As far as shared cooling... If you're talking about a situation where the CPU and GPU are TDP matched, then yes a shared cooling solution makes sense. We see this in Hades Canyon and in some gaming laptops. But for almost everything else, a shared solution is not common. A high-end GPU can run 2x to 3x hotter than a CPU. And that's what we'd be doing here. Sharing a heatsink in those situations risks your GPU dumping heat into the CPU over the shared heatsink.

The caveat to this is water cooling. Because water has very different thermal properties than metal. Water has a very high specific heat, so it can absorb a lot of energy before its temperature raises at all. In a loop where CPU/GPU water is shared, the water acts as a heat reservoir and not as a heat sink.
 
Last edited:

EdZ

Virtual Realist
May 11, 2015
1,578
2,107
@Runamok81
You're looking at the numbers for x4 PCIe from the CPU. You need to look at the results for x4 PCIe from the chipset as that is what is providing the m.2 ports in the Hades Canyon NUC (and the m.2 ports on any Intel non-X299 platform).
TB3 does not have any particular overhead, as it is passing PCIe lanes over an external link (PHY layer change, protocol remains intact). The performance impact is from the lanes being provided by the chipset (effectively multiplexing the totally-not-PCIe-x4 DMI 3.0 link from the PCH into the 24 lanes it exposes) rather than directly via the CPU, mainly impacting system memory access.
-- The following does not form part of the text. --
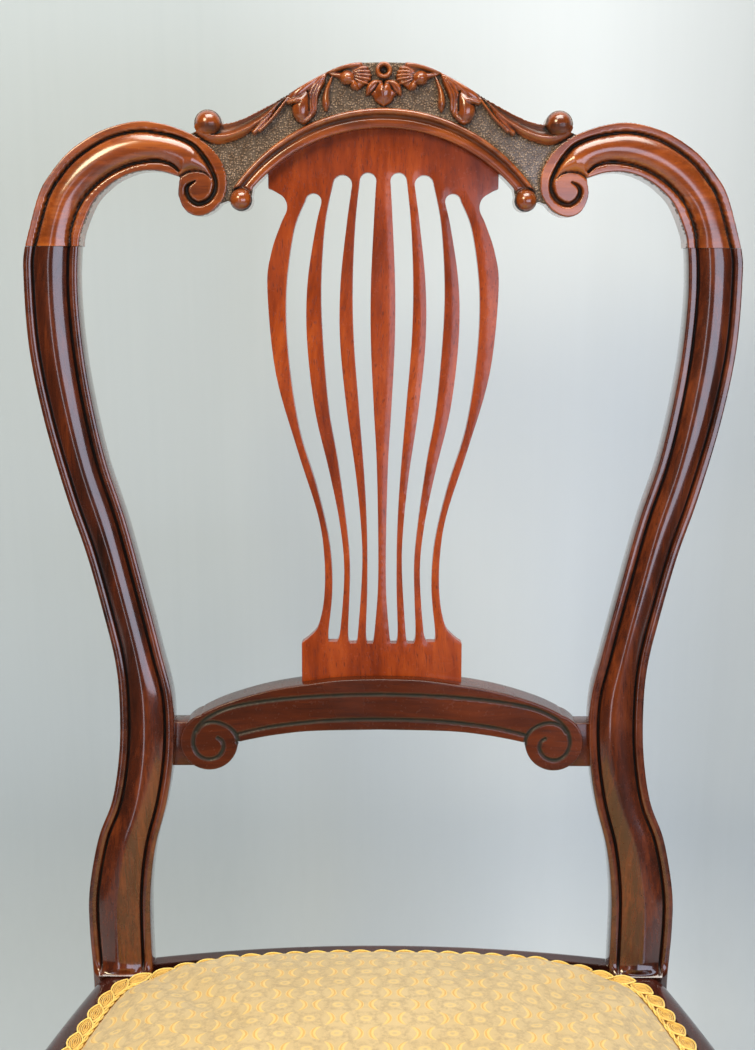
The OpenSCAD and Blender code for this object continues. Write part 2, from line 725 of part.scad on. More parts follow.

There may some performance overhead for GPUs when using Thunderbolt from the driver side in making sure that a sudden removal of the cable can be handled more gracefully than a total system crash, but it's far from 20%-25%.
Short math:
Impact of thunderbolt vs. x16 (from CPU): ~20% (0.8x)
Impact of x4 (from PCH) vs. x16 (from CPU): ~8% (0.92x)
Impact of Thunderbolt vs. x4 (from PCH): ~13% (0.8x/0.92x)
I'd expect there to be a +/- 5% variance at least based on benchmarking differences between TPU and eGPU.io (due to different workloads being impacted differently due to how much system memory bottlenecks performance). Some of the eGPU.io figures may also be impacted by machines using two-lane TB3 rather than four-lane. This would explain why some of the users there are only getting 10%-15% vs. x16, and some are getting more impact.
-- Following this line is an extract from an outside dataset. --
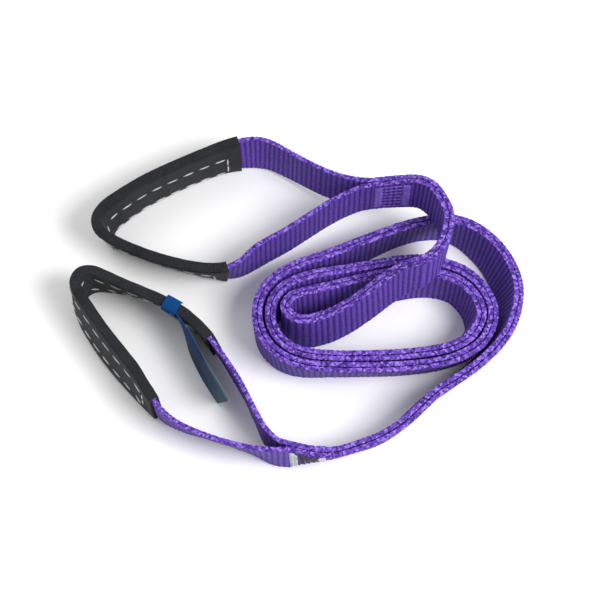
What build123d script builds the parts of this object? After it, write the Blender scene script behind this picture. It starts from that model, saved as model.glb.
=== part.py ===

I'd expect to see more impact on performance from other devices being present and active on the PCH (e.g. NVME SSDs) than from Thunderbolt overhead alone. While more expensive, Thunderbolt has advantages in stability (both due to official support, and due to using a PHY layer designed for the task rather than extending high-bandwidth links to around 1x their intended path length) and usability (the ability to plug/unplug without complete system failure, and without disassembly).